VIENNA (Reuters) – Austria, which has started easing its coronavirus lockdown, will ensure workers pay less tax and press multinationals to pay more as it seeks to speed up the revival of its economy, Chancellor Sebastian Kurz said on Monday.
His government, a coalition between his conservatives and the left-wing Greens, has already pledged up to 38 billion euros in aid – around 10% of last year’s economic output – to keep firms afloat and prevent layoffs in the coronavirus pandemic.
Speaking on the 75th anniversary of the founding of Austria’s Second Republic, Kurz said more than 14 billion euros had already been paid out and he hinted at additional fiscal measures to come.
“Whether care workers, security forces, supermarket employees or many others – whoever works hard should in future have more in their pocket. That is a question of social justice but also in times like these it is also necessary to stimulate domestic consumption,” Kurz said in a televised address.

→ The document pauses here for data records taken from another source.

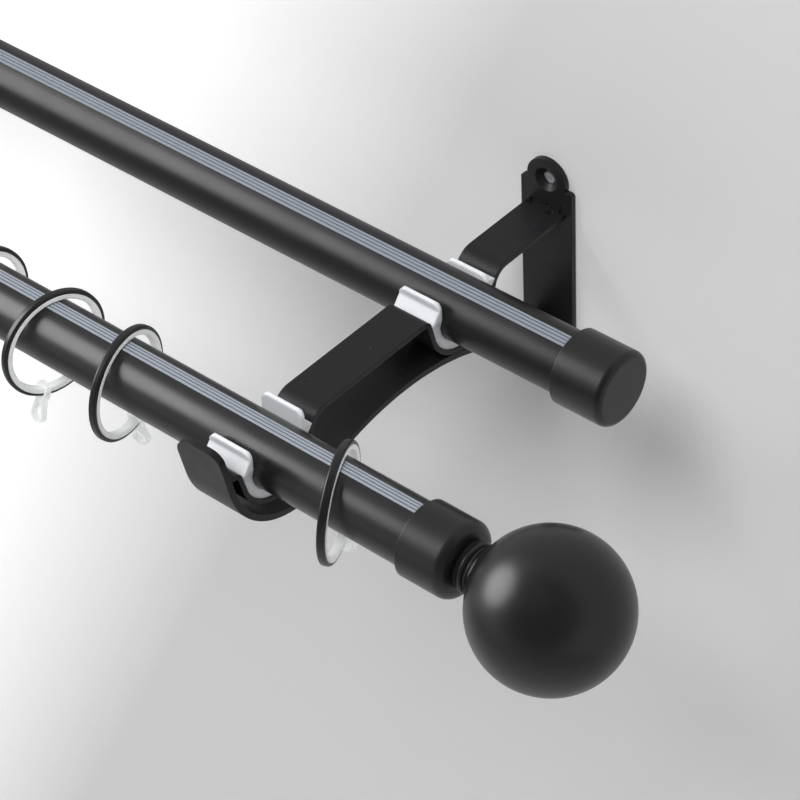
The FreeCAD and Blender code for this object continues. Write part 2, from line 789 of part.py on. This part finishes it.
bodies = []
bodies += build_pole("back", BACK_Y, size("back_roll"))
bodies += build_pole("front", FRONT_Y, size("front_roll"))
for side in SIDES:
    bodies += [build_wall_plate(side), build_saddle_strip(side), build_brace(side)]
    bodies += [build_liner("back", side, BACK_Y), build_liner("front", side, FRONT_Y)]
    bodies += [build_cap(side)]
    bodies += build_finial(side)
for number in RINGS:
    bodies += build_ring(number)
doc.recompute()

for item in doc.Objects:
    if "Invalid" in item.State or "Error" in item.State:
        raise ValueError("%s didn't build" % item.Label)
os.makedirs("parts", exist_ok=True)
for body in bodies:
    if body.Shape.isNull() or not body.Shape.isValid() or len(body.Shape.Solids) != 1:
        raise ValueError("%s isn't one sound solid" % body.Label)
    body.Shape.exportStep("parts/%s.step" % body.Label)
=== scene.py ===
"""Looks of the double curtain pole: black tubes and brackets, nylon liners and clear eyelets."""

import bmesh
import bpy
from mathutils import Matrix, Vector

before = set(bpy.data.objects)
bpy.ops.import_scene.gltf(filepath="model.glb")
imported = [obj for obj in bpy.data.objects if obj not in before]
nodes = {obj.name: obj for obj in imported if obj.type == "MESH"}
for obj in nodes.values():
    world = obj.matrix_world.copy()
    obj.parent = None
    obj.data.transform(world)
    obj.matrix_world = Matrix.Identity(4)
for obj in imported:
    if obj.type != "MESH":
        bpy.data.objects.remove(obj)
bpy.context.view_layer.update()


# Wall plates, saddle strips and braces: flat bar steel, punched, countersunk, bent, powder coated.
# The coat flows round the cut edges, so they catch a thin line of light. It has a peel of about
# 0.8 mm, uneven gloss, a few rubbed specks, and dark weld spots along the joint of arm and plate.
cut_edge = 0.0005
arm_joint_y, arm_joint_z = -0.0045, 0.0318
weld_core, weld_reach = 0.0015, 0.0055


def linear(code):
    """A colour given as sRGB hex, as the linear value that a shader takes."""
    parts = [int(code[n:n + 2], 16) / 255 for n in (1, 3, 5)]
    light = [c / 12.92 if c <= 0.04045 else ((c + 0.055) / 1.055) ** 2.4 for c in parts]
    return (*light, 1.0)


def node(material, kind, **values):
    """A shader node with its settings, and its inputs set or linked by name or number."""
    made = material.node_tree.nodes.new("ShaderNode" + kind)
    for name, value in values.pop("settings", {}).items():
        setattr(made, name, value)
    for name, value in values.items():
        by_number = name[1:].isdigit()
        socket = made.inputs[int(name[1:])] if by_number else made.inputs[name.replace("_", " ")]
        if isinstance(value, bpy.types.NodeSocket):
            material.node_tree.links.new(value, socket)
        else:
            socket.default_value = value
    return made


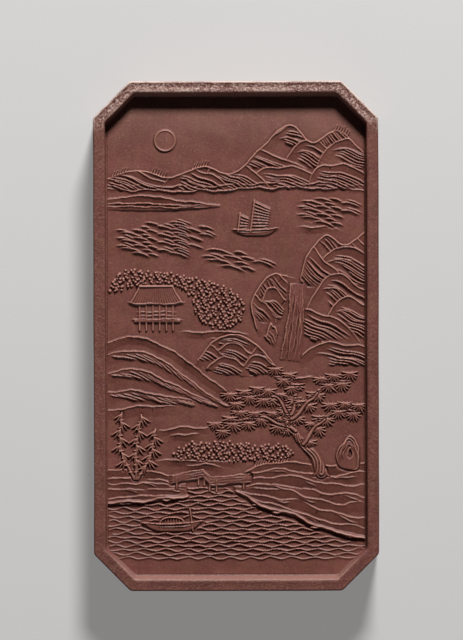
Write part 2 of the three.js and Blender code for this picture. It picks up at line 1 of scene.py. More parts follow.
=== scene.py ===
# %% [markdown]
# A pictorial ink cake: a block of red-brown ink with cut corners. It was pressed in a carved mould and
# has a raised rim round a sunk landscape. The CAD model gives every size and place. Here each part
# gets the form and finish of pressed ink: soft edges, a hand-cut picture, a worn and dusty skin.

from math import atan2, cos, pi, radians, sin
from typing import NamedTuple

import bmesh
import bpy
import numpy as np
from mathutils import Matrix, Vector


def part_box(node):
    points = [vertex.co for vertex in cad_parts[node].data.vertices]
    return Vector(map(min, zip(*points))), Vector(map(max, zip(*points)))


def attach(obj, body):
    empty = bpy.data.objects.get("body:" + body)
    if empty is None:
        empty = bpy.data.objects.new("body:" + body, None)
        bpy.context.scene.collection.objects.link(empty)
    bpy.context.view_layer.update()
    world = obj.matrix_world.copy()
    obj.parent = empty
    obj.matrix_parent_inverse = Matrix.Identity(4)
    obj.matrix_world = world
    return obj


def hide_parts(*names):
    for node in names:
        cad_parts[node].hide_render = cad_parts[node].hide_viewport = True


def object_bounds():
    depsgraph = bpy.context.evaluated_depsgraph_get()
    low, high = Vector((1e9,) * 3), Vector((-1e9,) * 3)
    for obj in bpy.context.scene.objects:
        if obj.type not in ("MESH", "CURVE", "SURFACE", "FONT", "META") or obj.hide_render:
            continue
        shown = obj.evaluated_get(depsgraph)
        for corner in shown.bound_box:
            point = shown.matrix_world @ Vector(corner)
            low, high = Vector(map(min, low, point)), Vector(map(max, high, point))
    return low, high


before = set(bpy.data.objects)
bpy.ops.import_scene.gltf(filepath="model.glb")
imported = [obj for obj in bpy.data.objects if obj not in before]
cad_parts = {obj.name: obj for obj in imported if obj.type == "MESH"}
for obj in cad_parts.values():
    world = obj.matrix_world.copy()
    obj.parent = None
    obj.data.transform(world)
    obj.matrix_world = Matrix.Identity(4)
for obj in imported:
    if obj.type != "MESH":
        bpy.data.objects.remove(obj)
cad_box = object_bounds()
mm = 0.001


def in_mm(box):
    return [[round(value / mm, 2) for value in corner] for corner in box]


print("CAD box in millimetres:", in_mm(cad_box))

# %% [markdown]
# All sizes below are in millimetres, as on the CAD model, and become metres only when a mesh is
# written. The few driving sizes are read from the CAD boxes, so that both models stay in step.

# %% Sizes
def size_of(node):
    low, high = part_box(node)
    return (high - low) / mm


cake_width, cake_length, cake_thickness = (cad_box[1][i] / mm - cad_box[0][i] / mm for i in range(3))
ground_base_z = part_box("picture_ground")[0].z / mm
floor_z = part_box("picture_ground")[1].z / mm
picture_half_x, picture_half_y = (side / 2 for side in size_of("picture_ground")[:2])
corner_cut = 9.4
rim_width = 2.9
edge_round = 0.5
side_draft = 0.35
end_draft = 1.0
back_border = 4.6
back_field_depth = 1.0
back_field_draft = 0.6
print("Block:", cake_width, cake_length, cake_thickness, "floor of the picture at", floor_z)

# %% [markdown]
# The camera stands straight above the picture, a little towards its head. Its long lens shows the block
# nearly without perspective, as a plate in a catalogue does.

# %% Camera
camera_distance = 1500
photo_height = 640
pixels_in_mm = 3.927
view_height = photo_height / pixels_in_mm
aim_x = -1.17
aim_y = 4.07
roll = -0.14
camera_data = bpy.data.cameras.new("camera")
camera_data.sensor_width = 36
camera_data.lens = camera_data.sensor_width * camera_distance / view_height
camera_data.clip_end = 20
camera = bpy.data.objects.new("camera", camera_data)
bpy.context.scene.collection.objects.link(camera)
camera.location = Vector((aim_x, aim_y, cake_thickness + camera_distance)) * mm
camera.rotation_euler = (0, 0, radians(roll))
bpy.context.scene.camera = camera
print("Lens:", round(camera_data.lens, 1))

# %% [markdown]
# A soft lamp rakes over the cake from the head of the picture, low enough to throw the rim's shadow into
# the recess. That light is what makes such shallow carving readable. A faint lamp before its foot and a
# faint world light fill the shadows.

# %% Lamps
lamp_distance = 1.2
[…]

Austria acted early in its outbreak to close schools, bars, restaurants, theatres, non-essential shops and other gathering places six weeks ago. It has told people to stay at home and work from there if possible.
That has helped reduce the daily increase in infections to less than 1% and keep the number of deaths relatively low at 542 so far, which the government says justifies reopening parts of the economy step by step.
DIY and garden centres as well as shops of up to 400 square metres – roughly twice the playing area of a singles tennis court – were allowed to reopen on April 14. They are due to be followed by larger shops, hairdressers and other service providers from Friday.
While pledging to pursue plans to cut taxes for those on low and middle incomes, Kurz said he would also press multinationals to pay more tax. Austria already has a 5% digital tax on large international firms’ digital advertising revenue, targeting internet giants like Google <GOOGL.O> and Facebook <FB.O>.
“At the national and European level, we will fight against all forms of tax evasion and against unfair tax practices of large companies, because everyone should pay their fair share, particularly in times like these,” Kurz said.
The government’s aid package includes a so-called kurzarbeit scheme aimed at preventing layoffs, under which companies keep staff on their books while only paying for hours actually worked.
So far applications with enough information to be approved have been filed for 1.1 million people, the ministry for labour and social affairs said. That is almost a quarter of Austria’s workforce of 4.6 million.